Este error normativo es también estratégico. La guerra de Ucrania reveló que había trabajo por hacer en el sur global. La mayoría de los países estaban a favor del derecho internacional, mientras que veían con escepticismo la grandilocuencia moral de Occidente. Correspondía a Occidente demostrar que su apoyo a los derechos y la ley en Ucrania no era contingente, sino estructural. De ahí los meses de acercamiento diplomático, político y económico a los países del sur global, el más reciente de los cuales es el Corredor India-Oriente Próximo-Europa lanzado en la cumbre del G-20 en Delhi y vinculado a la iniciativa de la UE Global Gateway.
Ahora, la poca credibilidad que Occidente tenía en el mundo se ha vaciado. Meses de esfuerzos diplomáticos, políticos y económicos para adaptarse a un mundo en el que los equilibrios de poder cambian rápidamente se han esfumado al reconfirmar los países occidentales todos los peores prejuicios contra ellos. Cuando los países occidentales rechazan un alto el fuego, declaran que no hay líneas rojas para Israel o afirman el derecho de Israel a la autodefensa, añadiendo solo mansamente que esto debe estar “en consonancia” con el derecho internacional, con razón o sin ella lo que la mayoría de los países del mundo oyen es un mensaje brutal: para Occidente algunas vidas importan más que otras.
Algunos pueden argumentar “¿y qué?”. Si apoyar incondicionalmente a Israel es lo correcto dado el brutal ataque de Hamás, entonces ¿no debería uno mantenerse en la línea aunque sea impopular? Sin embargo, este argumento se queda corto tanto por razones éticas como prácticas. Desde el punto de vista ético, asumir que Occidente tiene razón y el resto del mundo está equivocado (o es implícitamente antisemita) representa un ejemplo por excelencia de lo que el ex primer ministro francés, Dominique de Villepin, denominó en una entrevista reciente “occidentalismo”, es decir, un sentimiento de superioridad occidental frente al resto del mundo.

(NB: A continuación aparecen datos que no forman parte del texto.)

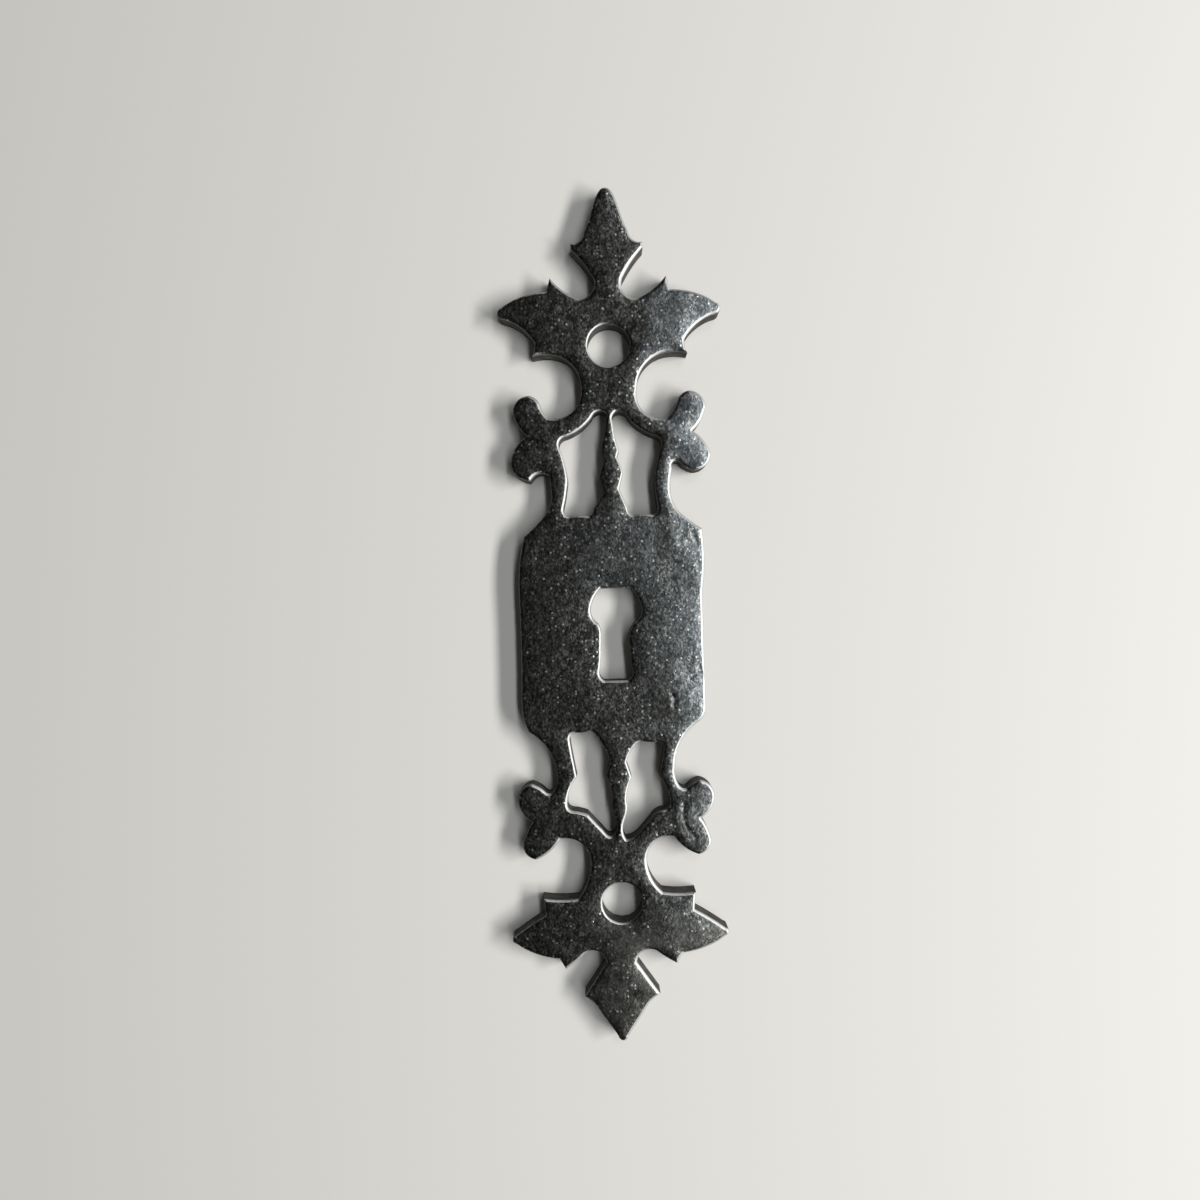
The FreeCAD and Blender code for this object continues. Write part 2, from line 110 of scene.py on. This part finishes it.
def smooth_chain(chain, step):
    """Points along the chain as smooth curves, which keep its cusps."""
    count = len(chain)
    leg = np.roll(chain, -1, axis=0) - chain
    length = np.linalg.norm(leg, axis=1)
    slope = leg / length[:, None]
    before, before_length = np.roll(slope, 1, axis=0), np.roll(length, 1)
    turn = np.abs(np.arctan2(before[:, 0] * slope[:, 1] - before[:, 1] * slope[:, 0],
                             (before * slope).sum(1)))
    way = (before * length[:, None] + slope * before_length[:, None]) / (length + before_length)[:, None]
    points = []
    for i in range(count):
        j = (i + 1) % count
        out = way[i] if turn[i] < CUSP else (2 * slope[i] - way[j] if turn[j] < CUSP else slope[i])
        into = way[j] if turn[j] < CUSP else (2 * slope[i] - way[i] if turn[i] < CUSP else slope[i])
        share = np.arange(max(1, round(length[i] / step)))[:, None] / max(1, round(length[i] / step))
        a, b = share ** 2 * (3 - 2 * share), share * (1 - share)
        points.append(chain[i] * (1 - a) + chain[j] * a
                      + length[i] * b * ((1 - share) * out - share * into))
    return np.concatenate(points)


loops = [smooth_chain(chain, STEP) for chain in chains]
print("outline points:", [len(loop) for loop in loops])

# %% [markdown]
# ## How far the edges are worn
#
# Handling and wax have rounded the front edges. The rim is rounded most, the screw holes least, and
# the keyhole is worn by the key. The rounding isn't a true quarter circle, because a hand rubs the face
# more than the walls, so it reaches further over the face. It also varies along an edge, because no
# hand presses evenly. A bevel modifier would give every edge one width. Here each loop has its own
# radius, and a slow noise over the plate changes it.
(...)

Lo que el mundo ve es lo que Guterres se atrevió a decir hace unos días, causando un gran revuelo en Israel: que los atentados terroristas del 7 de octubre no se produjeron en el vacío, sino en el contexto de un conflicto palestino-israelí de 56 años, caracterizado por la violación sistemática de los derechos humanos, la represión y la desposesión de los palestinos. Despreciar este contexto como un detalle secundario o una mera tapadera para un burdo antisemitismo es el peor occidentalismo.
Por último, lo que el resto del mundo parece ver con mucha mayor claridad estratégica que nuestro fracturado Occidente es que la respuesta de Israel a los ataques de Hamás dirigida a erradicar el movimiento como fuerza militar, gubernamental y política, si bien es cierto que causará un sufrimiento humano indescriptible, es poco probable que funcione a largo plazo para proporcionar una mayor seguridad a Israel. Llevó muchos meses erradicar al ISIS de Mosul o a Al Qaeda de Faluya, dos organizaciones terroristas sin apenas raíces en la sociedad. Hamás no solo es una fuerza militar mucho más fuerte, sino que ha gobernado Gaza desde 2007, siendo un movimiento político desde 1987. Creer que Hamás puede ser erradicada, a menos que ello implique la matanza de cientos de miles de palestinos y/o el desplazamiento de millones —literalmente un genocidio— es difícil de imaginar. Israel ya ha intentado antes la vía de la destrucción gratuita, siendo la erradicación de la OLP del Líbano y las consiguientes masacres de Sabra y Chatila en la década de 1980 los ejemplos más atroces. Entonces, como ahora, el resultado fue solo una cuestión palestina más gangrenada y, en consecuencia, un Israel más inseguro.